Wie wird die Sozialisation in der DDR dargestellt?
Das Kapitel über den „autoritär-vormundschaftlichen DDR-Staat“ beschreibt den umfassenden staatlichen Einfluss auf die Sozialisation. Bildungssystem, FDJ und Familie wurden instrumentalisiert, um die junge Generation im Sinne des Sozialismus zu erziehen. Obwohl Arbeitsplatzsicherheit bestand, wurden individuelle Entwicklung und kritisches Denken nicht gefördert. Die Rolle der FDJ und der Pionierorganisationen, inklusive ihrer Indoktrination und des daraus resultierenden Anpassungsdrucks, wird ebenfalls analysiert. Die Familie fungierte als komplementäre Struktur zur staatlichen Ideologie, oft geprägt von autoritären Eltern-Kind-Beziehungen.

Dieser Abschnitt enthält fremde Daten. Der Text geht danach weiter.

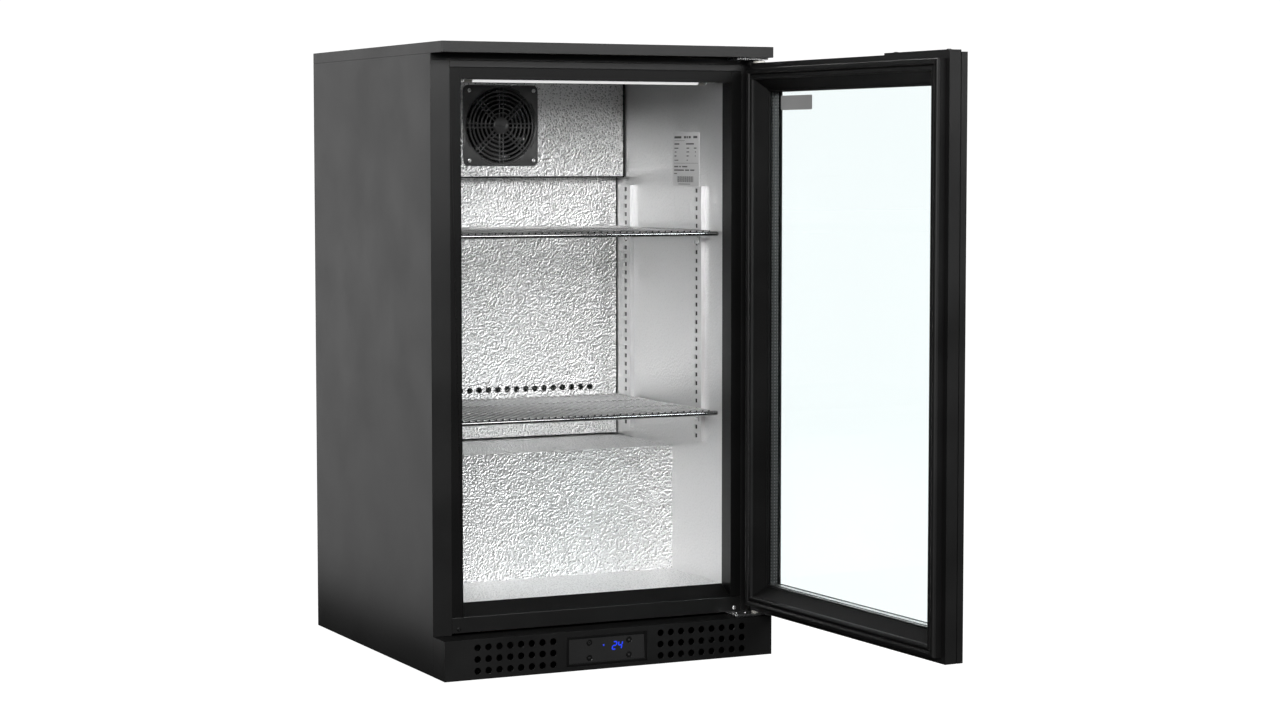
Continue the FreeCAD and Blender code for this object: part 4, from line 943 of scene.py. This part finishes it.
def door():
    """The glazed door: its frame, mouldings, panes and fittings."""
    eased("door_frame", PROFILE, 0.5 * MM)
    eased("door_top_plate", PROFILE, 0.5 * MM)
    # the inner frame's section, with its sloping face and rounded lip round the glass
    trim = [
        (8, 27.1),
        (8, 36),
        (23.6, 36),
        (24.4, 35.0),
        (38.0, 21.6),
        *arc_points((39.4, 20.6), (1.6, 1.5), 150, 0, 5),
        (41, 19.1),
        (28.1, 19.1),
        (28.1, 27.1),
    ]
    moulding("door_inner_frame_moulding", trim, 0.3 * MM, TRIM, "door_inner_frame")
    # the gasket's section: a wide hollow lobe and a narrow one
    bellows = [
        (8.1, 36.1),
        *arc_points((12.3, 38.4), (3.9, 3.1), 180, 0, 10),
        (16.5, 37.3),
        *arc_points((20.1, 38.0), (3.4, 2.4), 180, 0, 8),
        (23.9, 36.9),
        (23.9, 36.1),
    ]
    moulding("door_gasket_bellows", bellows, 0.12 * MM, RUBBER, "door_gasket")
    dressed("door_glass", GLASS)
    dressed("glass_spacer", SPACER)
    dressed("hinge_bushes", NYLON)
    pane_sticker()


cabinet_shell()
interior()
machine_room()
screws()
fan_guard()
shade_gap_strips()
slot_shade_sheets()
lamp_caps()
dressed("lamp_diffuser", LAMP)
dressed("lamp_channel", ALUMINIUM)
dressed("rating_label", LABEL)
label_print()
controller()
door()


# ---------------------------------------------------------------- the stage


def backdrop(glow):
    """A white floor, as bright by itself as the world behind it."""
    half, level = 30.0, -0.5 * MM
    signs = ((-1, -1), (1, -1), (1, 1), (-1, 1))
    mesh = bpy.data.meshes.new("floor")
    mesh.from_pydata([(half * x, half * y, level) for x, y in signs], [], [(0, 1, 2, 3)])
    floor = bpy.data.objects.new("floor", mesh)
    bpy.context.scene.collection.objects.link(floor)
    shader = Shader("pale_floor", specular=0.1)
    shader.feed(shader.tones(shader.noise(0.8), grey(0.0), grey(0.01)), "Base Color")
    shader.set("Roughness", 0.8)
    shader.set("Emission Color", (1.0, 1.0, 1.0, 1.0))
    shader.set("Emission Strength", glow)
    mesh.materials.append(shader.material)
    floor.visible_glossy = False
    floor.visible_diffuse = False


def studio_world(seen, lighting):
    """White all round as the camera sees it, and dimmer as a light."""
    world = bpy.data.worlds.new("studio")
    world.use_nodes = True
    bpy.context.scene.world = world
    tree = world.node_tree
    ray = tree.nodes.new("ShaderNodeLightPath")
    level = tree.nodes.new("ShaderNodeMapRange")
    level.inputs["To Min"].default_value = lighting
    level.inputs["To Max"].default_value = seen
    tree.links.new(ray.outputs["Is Camera Ray"], level.inputs["Value"])
    tree.links.new(level.outputs["Result"], tree.nodes["Background"].inputs["Strength"])
    tree.nodes["Background"].inputs["Color"].default_value = (1.0, 1.0, 1.0, 1.0)


def soft_light(name, place, target, size, watts, size_y=None):
    """A soft box that faces target: square, or size by size_y."""
    data = bpy.data.lights.new(name, "AREA")
    data.energy = watts
    data.size = size
    if size_y:
        data.shape = "RECTANGLE"
        data.size_y = size_y
    light = bpy.data.objects.new(name, data)
    light.visible_camera = False
    light.location = place
    light.rotation_mode = "QUATERNION"
    light.rotation_quaternion = (Vector(target) - Vector(place)).to_track_quat("-Z", "Y")
    bpy.context.scene.collection.objects.link(light)


def sky_light(strength):
    """An even light from straight above."""
    data = bpy.data.lights.new("overhead", "SUN")
    data.energy = strength
    data.angle = math.radians(40)
    light = bpy.data.objects.new("overhead", data)
    bpy.context.scene.collection.objects.link(light)


def camera(place, yaw, pitch, lens):
    """The camera stands left of the object's front, a little under the worktop's height."""
    data = bpy.data.cameras.new("camera")
    data.sensor_width = 36.0
    data.lens = lens
    data.clip_end = 200.0
    made = bpy.data.objects.new("camera", data)
    yaw, pitch = math.radians(yaw), math.radians(pitch)
    toward = Vector(
        (math.sin(yaw) * math.cos(pitch), math.cos(yaw) * math.cos(pitch), math.sin(pitch))
    )
    made.location = place
    made.rotation_mode = "QUATERNION"
    made.rotation_quaternion = toward.to_track_quat("-Z", "Y")
    bpy.context.scene.collection.objects.link(made)
    bpy.context.scene.camera = made


def lamp_light():
    """The light of the strip lamp over the door opening, thrown down into the cabinet."""
    low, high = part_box("lamp_diffuser")
    middle = (low + high) / 2
    place = Vector((middle.x, middle.y, low.z - 1 * MM))
    down_and_back = Vector((0, 0.25, -1))
    soft_light("strip_lamp", place, place + down_and_back, high.x - low.x, 0.05, 6 * MM)


# the floor and the world just past the top of the range, so that both come out white
WHITE = 1.06

backdrop(WHITE)
studio_world(WHITE, 0.04)
soft_light("key", (-1.3, -3.1, 1.66), (0, -0.1, 0.5), 1.1, 104, 1.3)
soft_light("right", (1.4, -3.9, 2.0), (0, -0.2, 0.6), 2.4, 70, 1.3)
soft_light("left_back", (-1.9, 3.9, 1.2), (-0.2, 0, 0.5), 1.5, 14, 2.6)
soft_light("left_floor", (-1.35, 1.6, 0.01), (-1.35, 1.6, 1.0), 1.9, 12, 3.4)
soft_light("right_back", (2.2, 2.4, 1.8), (0.2, 0, 0.5), 1.6, 60)
sky_light(1.3)
lamp_light()
camera((-1.628, -3.7105, 0.714), yaw=25.81, pitch=-4.14, lens=78.3)
bpy.context.scene.view_settings.view_transform = "Standard"

bpy.context.view_layer.update()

Wie wird der Vergleich zwischen DDR und alten Bundesländern gestaltet?
Der Vergleich von 1992 zeigt Unterschiede in der Familienorientierung (stärker in den neuen Bundesländern), den elterlichen Investitionen in Kinder und die Organisation von Jugendlichen in Vereinen und Cliquen (weniger in den neuen Bundesländern). Finanzielle Möglichkeiten und Freizeit waren in den neuen Bundesländern eingeschränkter.
Welche Erkenntnisse liefert die Analyse des Freizeitverhaltens im Jahr 2006?
Im Jahr 2006 zeigen sich kaum regionale Unterschiede zwischen Ost und West. Bildungsniveau und soziale Schicht sind wichtiger als die regionale Herkunft. Vier Gruppen von Freizeitverhalten werden identifiziert: „kauflustige Familienmenschen“, „Technikfreaks“, „kreative Freizeitelite“ und eine Gruppe mit Fokus auf Medienkonsum. Der Einfluss des Bildungsniveaus der Eltern auf den Medienkonsum wird hervorgehoben. Die Bedeutung von Gleichaltrigen bleibt bestehen, jedoch ist die Cliquenzugehörigkeit in den neuen Bundesländern geringer.
Welche Kapitel umfasst der Essay?
Der Essay beinhaltet Kapitel zu: „Der ‚autoritär-vormundschaftliche DDR Staat‘“, „Kindheit und Jugend in der DDR“, „Ein Vergleich von 1992“ und „Freizeitverhalten 2006“.
Welche Schlüsselwörter charakterisieren den Essay?
Schlüsselwörter sind Sozialisation, Kindheit, Jugend, DDR, Bundesrepublik Deutschland, Familie, Gleichaltrige, FDJ, Freizeitverhalten, Bildungssystem, Sozialisationskontexte, politische Indoktrination, Eltern-Kind-Beziehung und gesellschaftlicher Wandel.